> [Set exercise] Set down, exactly as they appear, the lines from the line holding "Continue the build123d" through the line holding "return mesh", inclusive; output nothing outside that range.

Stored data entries
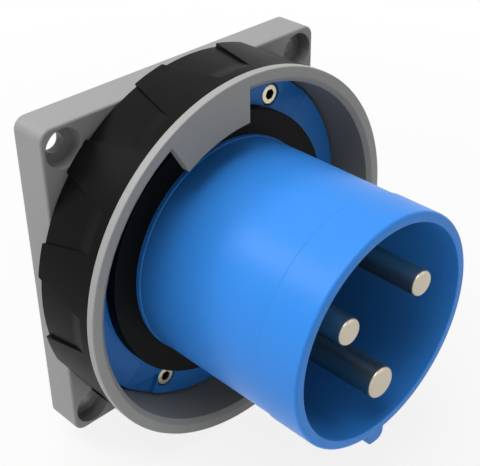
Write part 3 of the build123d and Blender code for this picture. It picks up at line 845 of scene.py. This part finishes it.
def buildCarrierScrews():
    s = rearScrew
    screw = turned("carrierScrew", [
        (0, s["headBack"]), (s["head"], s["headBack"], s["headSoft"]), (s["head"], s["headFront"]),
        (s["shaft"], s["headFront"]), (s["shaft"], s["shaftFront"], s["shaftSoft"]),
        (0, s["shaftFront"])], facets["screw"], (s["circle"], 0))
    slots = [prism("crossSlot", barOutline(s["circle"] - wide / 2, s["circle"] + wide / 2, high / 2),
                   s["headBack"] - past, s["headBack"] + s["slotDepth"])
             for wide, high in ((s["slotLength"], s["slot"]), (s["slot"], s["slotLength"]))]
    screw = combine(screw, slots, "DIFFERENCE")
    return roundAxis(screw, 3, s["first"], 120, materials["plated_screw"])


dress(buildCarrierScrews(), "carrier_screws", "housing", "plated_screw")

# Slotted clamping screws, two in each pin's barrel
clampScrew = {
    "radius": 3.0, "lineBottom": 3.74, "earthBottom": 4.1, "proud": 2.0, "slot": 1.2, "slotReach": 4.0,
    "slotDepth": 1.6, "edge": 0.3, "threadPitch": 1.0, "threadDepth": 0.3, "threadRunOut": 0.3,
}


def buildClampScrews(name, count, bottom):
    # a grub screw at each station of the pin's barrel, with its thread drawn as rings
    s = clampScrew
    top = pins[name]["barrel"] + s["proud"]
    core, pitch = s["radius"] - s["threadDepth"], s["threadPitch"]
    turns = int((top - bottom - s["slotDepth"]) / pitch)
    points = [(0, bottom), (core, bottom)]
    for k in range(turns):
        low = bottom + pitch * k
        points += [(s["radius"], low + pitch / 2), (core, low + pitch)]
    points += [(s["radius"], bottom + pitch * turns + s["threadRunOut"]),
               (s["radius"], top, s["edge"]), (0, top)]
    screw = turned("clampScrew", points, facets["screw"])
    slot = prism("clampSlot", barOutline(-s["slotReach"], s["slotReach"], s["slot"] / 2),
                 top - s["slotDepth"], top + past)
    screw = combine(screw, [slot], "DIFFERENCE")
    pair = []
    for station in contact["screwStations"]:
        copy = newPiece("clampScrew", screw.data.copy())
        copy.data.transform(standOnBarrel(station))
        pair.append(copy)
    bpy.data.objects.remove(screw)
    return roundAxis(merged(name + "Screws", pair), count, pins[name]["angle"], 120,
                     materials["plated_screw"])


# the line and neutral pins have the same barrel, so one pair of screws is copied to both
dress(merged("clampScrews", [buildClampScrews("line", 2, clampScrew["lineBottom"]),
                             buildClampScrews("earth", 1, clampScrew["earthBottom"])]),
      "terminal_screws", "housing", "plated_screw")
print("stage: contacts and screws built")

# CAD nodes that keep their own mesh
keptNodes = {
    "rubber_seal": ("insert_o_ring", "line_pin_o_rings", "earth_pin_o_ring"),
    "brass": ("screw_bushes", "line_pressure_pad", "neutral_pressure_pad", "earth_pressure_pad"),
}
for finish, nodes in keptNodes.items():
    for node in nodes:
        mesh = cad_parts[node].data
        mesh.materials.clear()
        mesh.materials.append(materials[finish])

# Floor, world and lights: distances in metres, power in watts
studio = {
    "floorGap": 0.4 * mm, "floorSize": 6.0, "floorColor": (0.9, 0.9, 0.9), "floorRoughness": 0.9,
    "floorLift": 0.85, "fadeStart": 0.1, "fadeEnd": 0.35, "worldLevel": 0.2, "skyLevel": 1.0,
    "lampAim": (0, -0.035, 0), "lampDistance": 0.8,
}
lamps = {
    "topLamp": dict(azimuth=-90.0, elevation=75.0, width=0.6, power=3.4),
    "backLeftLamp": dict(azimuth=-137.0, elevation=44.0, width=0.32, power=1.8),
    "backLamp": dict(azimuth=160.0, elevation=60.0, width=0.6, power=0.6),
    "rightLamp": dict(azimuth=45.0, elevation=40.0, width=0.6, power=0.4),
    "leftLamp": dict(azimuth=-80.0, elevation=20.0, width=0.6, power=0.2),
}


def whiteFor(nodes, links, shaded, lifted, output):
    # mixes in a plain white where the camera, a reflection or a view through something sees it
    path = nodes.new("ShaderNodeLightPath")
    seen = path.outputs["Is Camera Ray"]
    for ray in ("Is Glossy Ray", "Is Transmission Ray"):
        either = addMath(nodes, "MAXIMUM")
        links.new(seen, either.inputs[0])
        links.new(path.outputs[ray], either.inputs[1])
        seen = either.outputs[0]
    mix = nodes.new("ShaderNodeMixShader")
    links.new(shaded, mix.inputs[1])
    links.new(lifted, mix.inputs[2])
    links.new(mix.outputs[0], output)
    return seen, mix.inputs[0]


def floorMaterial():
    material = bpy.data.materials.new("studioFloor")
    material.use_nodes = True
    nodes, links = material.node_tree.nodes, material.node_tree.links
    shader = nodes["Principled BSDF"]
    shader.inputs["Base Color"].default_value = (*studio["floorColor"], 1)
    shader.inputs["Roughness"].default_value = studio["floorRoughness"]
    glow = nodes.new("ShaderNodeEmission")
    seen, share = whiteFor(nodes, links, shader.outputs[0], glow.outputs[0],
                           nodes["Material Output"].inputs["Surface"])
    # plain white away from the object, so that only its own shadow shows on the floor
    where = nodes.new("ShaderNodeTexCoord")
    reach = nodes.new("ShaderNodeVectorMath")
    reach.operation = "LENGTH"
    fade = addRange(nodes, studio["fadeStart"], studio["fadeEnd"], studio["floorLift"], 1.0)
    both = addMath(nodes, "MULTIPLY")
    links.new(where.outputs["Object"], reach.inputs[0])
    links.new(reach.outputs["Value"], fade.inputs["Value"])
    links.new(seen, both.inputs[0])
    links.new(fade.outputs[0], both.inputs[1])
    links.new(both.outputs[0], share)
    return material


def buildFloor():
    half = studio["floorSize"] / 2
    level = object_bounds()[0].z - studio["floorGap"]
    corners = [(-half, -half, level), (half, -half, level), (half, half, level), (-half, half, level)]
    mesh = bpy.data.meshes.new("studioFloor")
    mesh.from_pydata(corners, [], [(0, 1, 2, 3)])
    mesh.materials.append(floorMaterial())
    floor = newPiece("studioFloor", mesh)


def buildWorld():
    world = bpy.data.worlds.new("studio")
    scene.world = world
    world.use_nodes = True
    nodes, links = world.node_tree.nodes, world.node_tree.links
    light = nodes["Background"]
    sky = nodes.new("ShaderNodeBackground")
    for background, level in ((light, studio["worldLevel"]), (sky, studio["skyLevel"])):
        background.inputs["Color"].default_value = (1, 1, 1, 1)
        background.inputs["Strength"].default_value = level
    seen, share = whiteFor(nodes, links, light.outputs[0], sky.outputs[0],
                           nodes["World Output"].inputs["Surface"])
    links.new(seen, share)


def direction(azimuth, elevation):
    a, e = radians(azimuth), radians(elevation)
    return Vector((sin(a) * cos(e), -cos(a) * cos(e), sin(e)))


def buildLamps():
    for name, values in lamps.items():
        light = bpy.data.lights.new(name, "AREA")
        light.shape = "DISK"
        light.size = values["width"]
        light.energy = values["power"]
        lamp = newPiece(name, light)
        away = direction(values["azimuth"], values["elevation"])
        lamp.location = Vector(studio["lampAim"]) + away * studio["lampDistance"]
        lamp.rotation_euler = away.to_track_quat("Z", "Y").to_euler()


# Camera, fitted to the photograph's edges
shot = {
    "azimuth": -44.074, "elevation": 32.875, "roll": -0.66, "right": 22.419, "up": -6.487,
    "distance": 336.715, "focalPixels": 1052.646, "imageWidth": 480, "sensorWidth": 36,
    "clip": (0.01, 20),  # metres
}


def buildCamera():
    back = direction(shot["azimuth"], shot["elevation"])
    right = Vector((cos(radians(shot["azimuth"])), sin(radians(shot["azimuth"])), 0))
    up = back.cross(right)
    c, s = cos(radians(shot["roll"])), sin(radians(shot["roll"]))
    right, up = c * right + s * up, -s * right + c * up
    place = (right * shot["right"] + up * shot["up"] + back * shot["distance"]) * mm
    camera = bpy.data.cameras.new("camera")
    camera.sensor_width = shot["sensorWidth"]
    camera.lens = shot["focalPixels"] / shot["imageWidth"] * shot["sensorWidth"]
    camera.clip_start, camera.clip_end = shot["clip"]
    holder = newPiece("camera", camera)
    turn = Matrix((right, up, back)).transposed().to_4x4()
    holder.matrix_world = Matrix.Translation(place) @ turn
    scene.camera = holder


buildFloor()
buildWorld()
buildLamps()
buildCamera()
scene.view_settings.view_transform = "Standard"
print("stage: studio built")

--

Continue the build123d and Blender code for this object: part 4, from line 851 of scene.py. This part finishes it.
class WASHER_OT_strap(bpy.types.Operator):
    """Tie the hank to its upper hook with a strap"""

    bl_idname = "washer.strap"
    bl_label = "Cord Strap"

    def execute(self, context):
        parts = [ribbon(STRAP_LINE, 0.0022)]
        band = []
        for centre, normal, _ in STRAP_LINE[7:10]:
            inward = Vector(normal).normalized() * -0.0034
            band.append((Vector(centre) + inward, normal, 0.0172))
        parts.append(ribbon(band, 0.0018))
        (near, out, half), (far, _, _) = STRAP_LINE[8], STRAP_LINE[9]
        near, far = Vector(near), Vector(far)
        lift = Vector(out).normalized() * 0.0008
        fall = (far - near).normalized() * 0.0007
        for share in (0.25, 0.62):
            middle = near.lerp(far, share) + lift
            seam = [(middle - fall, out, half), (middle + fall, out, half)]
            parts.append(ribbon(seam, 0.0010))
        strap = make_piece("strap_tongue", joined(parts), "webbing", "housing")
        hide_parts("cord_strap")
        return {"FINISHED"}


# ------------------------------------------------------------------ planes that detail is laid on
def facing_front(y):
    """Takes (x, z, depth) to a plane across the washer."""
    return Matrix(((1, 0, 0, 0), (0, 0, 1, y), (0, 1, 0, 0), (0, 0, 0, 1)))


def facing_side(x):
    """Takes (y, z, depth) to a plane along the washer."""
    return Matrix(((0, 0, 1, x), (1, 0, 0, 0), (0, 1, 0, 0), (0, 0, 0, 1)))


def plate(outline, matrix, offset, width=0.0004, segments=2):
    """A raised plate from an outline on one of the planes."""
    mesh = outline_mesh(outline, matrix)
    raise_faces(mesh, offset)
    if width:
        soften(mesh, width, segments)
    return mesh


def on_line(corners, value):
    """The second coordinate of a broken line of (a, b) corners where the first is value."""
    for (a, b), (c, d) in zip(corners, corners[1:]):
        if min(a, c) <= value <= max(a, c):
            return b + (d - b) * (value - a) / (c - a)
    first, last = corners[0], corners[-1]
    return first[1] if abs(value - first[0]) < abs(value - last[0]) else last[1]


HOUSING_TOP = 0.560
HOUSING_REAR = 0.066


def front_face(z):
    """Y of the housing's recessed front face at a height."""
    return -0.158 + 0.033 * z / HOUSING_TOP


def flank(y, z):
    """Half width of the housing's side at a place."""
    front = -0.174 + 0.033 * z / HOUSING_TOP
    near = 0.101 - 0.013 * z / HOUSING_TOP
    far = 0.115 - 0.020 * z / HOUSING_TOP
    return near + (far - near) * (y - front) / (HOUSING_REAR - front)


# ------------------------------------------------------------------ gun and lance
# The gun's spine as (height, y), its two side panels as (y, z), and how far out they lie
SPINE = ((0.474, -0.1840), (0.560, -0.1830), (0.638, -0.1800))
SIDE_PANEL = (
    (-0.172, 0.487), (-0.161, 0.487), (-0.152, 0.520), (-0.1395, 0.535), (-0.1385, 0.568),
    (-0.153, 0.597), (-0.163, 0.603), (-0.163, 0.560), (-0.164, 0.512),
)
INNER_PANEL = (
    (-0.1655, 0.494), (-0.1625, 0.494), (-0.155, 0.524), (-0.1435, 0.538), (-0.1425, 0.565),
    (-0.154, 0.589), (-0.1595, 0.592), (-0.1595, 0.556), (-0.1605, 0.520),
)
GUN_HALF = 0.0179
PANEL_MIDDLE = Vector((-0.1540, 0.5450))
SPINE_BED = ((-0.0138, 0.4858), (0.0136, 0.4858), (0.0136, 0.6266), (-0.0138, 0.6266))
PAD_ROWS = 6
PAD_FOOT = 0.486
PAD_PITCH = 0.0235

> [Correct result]
Continue the build123d and Blender code for this object: part 4, from line 851 of scene.py. This part finishes it.
class WASHER_OT_strap(bpy.types.Operator):
    """Tie the hank to its upper hook with a strap"""

    bl_idname = "washer.strap"
    bl_label = "Cord Strap"

    def execute(self, context):
        parts = [ribbon(STRAP_LINE, 0.0022)]
        band = []
        for centre, normal, _ in STRAP_LINE[7:10]:
            inward = Vector(normal).normalized() * -0.0034
            band.append((Vector(centre) + inward, normal, 0.0172))
        parts.append(ribbon(band, 0.0018))
        (near, out, half), (far, _, _) = STRAP_LINE[8], STRAP_LINE[9]
        near, far = Vector(near), Vector(far)
        lift = Vector(out).normalized() * 0.0008
        fall = (far - near).normalized() * 0.0007
        for share in (0.25, 0.62):
            middle = near.lerp(far, share) + lift
            seam = [(middle - fall, out, half), (middle + fall, out, half)]
            parts.append(ribbon(seam, 0.0010))
        strap = make_piece("strap_tongue", joined(parts), "webbing", "housing")
        hide_parts("cord_strap")
        return {"FINISHED"}


# ------------------------------------------------------------------ planes that detail is laid on
def facing_front(y):
    """Takes (x, z, depth) to a plane across the washer."""
    return Matrix(((1, 0, 0, 0), (0, 0, 1, y), (0, 1, 0, 0), (0, 0, 0, 1)))


def facing_side(x):
    """Takes (y, z, depth) to a plane along the washer."""
    return Matrix(((0, 0, 1, x), (1, 0, 0, 0), (0, 1, 0, 0), (0, 0, 0, 1)))


def plate(outline, matrix, offset, width=0.0004, segments=2):
    """A raised plate from an outline on one of the planes."""
    mesh = outline_mesh(outline, matrix)
    raise_faces(mesh, offset)
    if width:
        soften(mesh, width, segments)
    return mesh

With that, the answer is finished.